Collected data:

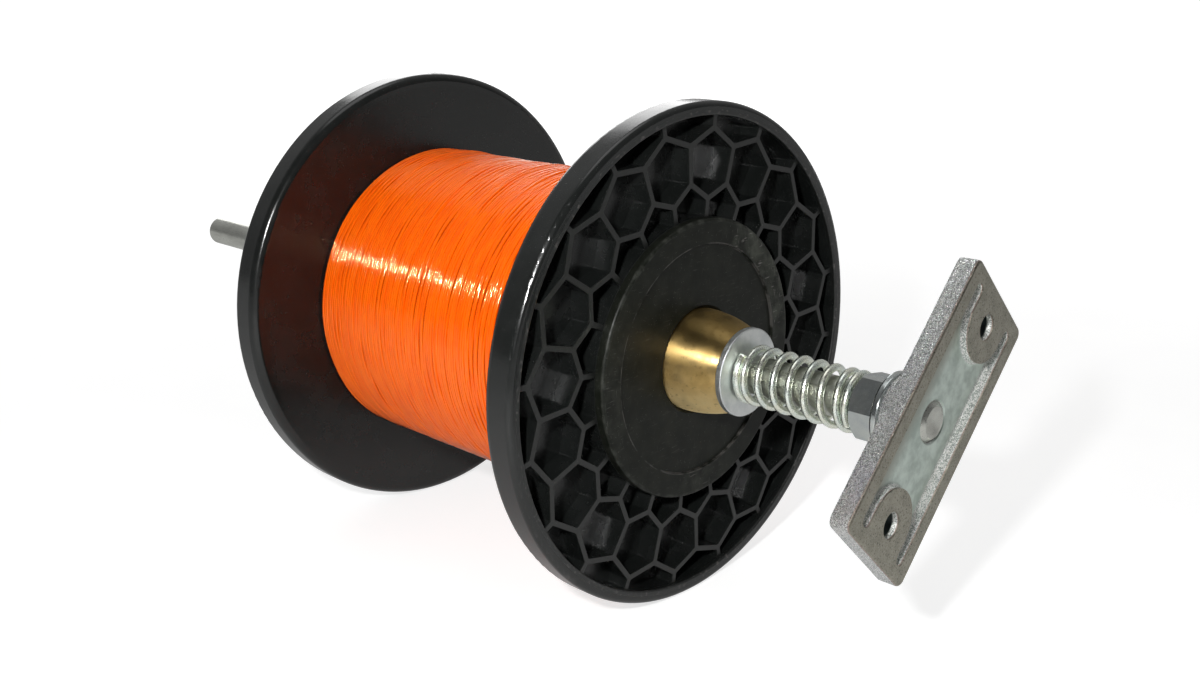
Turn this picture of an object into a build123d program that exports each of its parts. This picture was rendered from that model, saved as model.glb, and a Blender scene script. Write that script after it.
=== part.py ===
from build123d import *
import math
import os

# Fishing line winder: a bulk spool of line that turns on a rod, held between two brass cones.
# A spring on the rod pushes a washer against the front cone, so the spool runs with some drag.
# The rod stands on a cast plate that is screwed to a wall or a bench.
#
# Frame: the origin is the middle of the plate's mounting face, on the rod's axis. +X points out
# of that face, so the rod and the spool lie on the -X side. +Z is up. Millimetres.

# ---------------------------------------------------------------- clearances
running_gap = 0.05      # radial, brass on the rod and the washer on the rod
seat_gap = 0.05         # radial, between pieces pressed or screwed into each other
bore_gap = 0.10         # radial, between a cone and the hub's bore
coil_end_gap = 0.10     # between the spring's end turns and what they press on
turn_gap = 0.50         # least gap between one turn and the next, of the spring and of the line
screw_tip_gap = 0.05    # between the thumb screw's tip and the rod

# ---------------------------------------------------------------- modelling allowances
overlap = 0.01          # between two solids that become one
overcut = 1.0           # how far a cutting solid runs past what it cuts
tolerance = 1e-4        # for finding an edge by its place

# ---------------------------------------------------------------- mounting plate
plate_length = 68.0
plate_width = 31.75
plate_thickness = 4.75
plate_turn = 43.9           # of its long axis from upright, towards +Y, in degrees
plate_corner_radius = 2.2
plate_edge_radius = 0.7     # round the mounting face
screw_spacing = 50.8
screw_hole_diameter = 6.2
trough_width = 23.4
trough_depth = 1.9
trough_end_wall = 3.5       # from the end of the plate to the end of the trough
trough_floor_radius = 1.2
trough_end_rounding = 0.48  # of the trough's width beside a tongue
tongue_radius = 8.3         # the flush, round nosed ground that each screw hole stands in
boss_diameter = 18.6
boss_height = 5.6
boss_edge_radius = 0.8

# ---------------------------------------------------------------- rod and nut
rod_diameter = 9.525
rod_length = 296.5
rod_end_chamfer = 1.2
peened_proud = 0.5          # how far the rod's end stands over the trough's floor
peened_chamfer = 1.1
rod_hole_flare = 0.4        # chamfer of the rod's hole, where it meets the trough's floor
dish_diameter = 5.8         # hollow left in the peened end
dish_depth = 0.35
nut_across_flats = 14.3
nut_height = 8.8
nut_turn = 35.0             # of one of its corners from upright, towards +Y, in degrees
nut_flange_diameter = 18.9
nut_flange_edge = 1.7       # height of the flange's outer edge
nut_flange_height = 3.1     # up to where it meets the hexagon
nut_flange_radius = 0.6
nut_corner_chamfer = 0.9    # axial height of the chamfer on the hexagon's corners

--

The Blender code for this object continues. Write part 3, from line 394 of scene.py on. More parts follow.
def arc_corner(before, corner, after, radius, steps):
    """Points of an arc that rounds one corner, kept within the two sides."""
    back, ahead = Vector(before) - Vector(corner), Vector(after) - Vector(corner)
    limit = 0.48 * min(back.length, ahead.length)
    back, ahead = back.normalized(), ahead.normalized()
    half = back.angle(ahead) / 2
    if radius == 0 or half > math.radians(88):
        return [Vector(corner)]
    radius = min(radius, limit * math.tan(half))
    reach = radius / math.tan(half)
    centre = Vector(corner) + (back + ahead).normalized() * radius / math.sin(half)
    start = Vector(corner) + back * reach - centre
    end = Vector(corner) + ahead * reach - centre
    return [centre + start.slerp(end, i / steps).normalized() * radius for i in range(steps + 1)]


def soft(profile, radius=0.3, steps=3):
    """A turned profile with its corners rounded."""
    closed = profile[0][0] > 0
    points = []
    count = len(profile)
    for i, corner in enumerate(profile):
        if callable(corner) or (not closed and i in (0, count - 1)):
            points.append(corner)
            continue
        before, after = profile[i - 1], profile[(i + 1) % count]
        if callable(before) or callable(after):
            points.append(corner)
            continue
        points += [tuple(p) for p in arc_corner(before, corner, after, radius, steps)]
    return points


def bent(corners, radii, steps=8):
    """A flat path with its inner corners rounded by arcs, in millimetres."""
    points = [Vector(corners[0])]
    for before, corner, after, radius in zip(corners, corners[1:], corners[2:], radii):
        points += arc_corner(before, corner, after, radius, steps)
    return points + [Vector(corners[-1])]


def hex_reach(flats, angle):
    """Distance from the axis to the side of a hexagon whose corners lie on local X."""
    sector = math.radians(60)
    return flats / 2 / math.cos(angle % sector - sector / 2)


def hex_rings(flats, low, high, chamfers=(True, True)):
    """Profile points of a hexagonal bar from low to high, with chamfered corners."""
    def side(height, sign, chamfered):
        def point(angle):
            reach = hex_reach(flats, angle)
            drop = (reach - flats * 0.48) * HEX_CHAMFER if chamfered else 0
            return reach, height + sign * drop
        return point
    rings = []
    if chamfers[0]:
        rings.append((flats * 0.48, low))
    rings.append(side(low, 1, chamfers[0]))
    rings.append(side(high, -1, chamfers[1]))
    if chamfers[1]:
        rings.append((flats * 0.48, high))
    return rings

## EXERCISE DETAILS
All lines in the listing above from the line containing "Turn this picture" to the line containing "# of that face, so", inclusive, should be retyped exactly; no other lines should appear.

## FULL OUTPUT
Turn this picture of an object into a build123d program that exports each of its parts. This picture was rendered from that model, saved as model.glb, and a Blender scene script. Write that script after it.
=== part.py ===
from build123d import *
import math
import os

# Fishing line winder: a bulk spool of line that turns on a rod, held between two brass cones.
# A spring on the rod pushes a washer against the front cone, so the spool runs with some drag.
# The rod stands on a cast plate that is screwed to a wall or a bench.
#
# Frame: the origin is the middle of the plate's mounting face, on the rod's axis. +X points out
# of that face, so the rod and the spool lie on the -X side. +Z is up. Millimetres.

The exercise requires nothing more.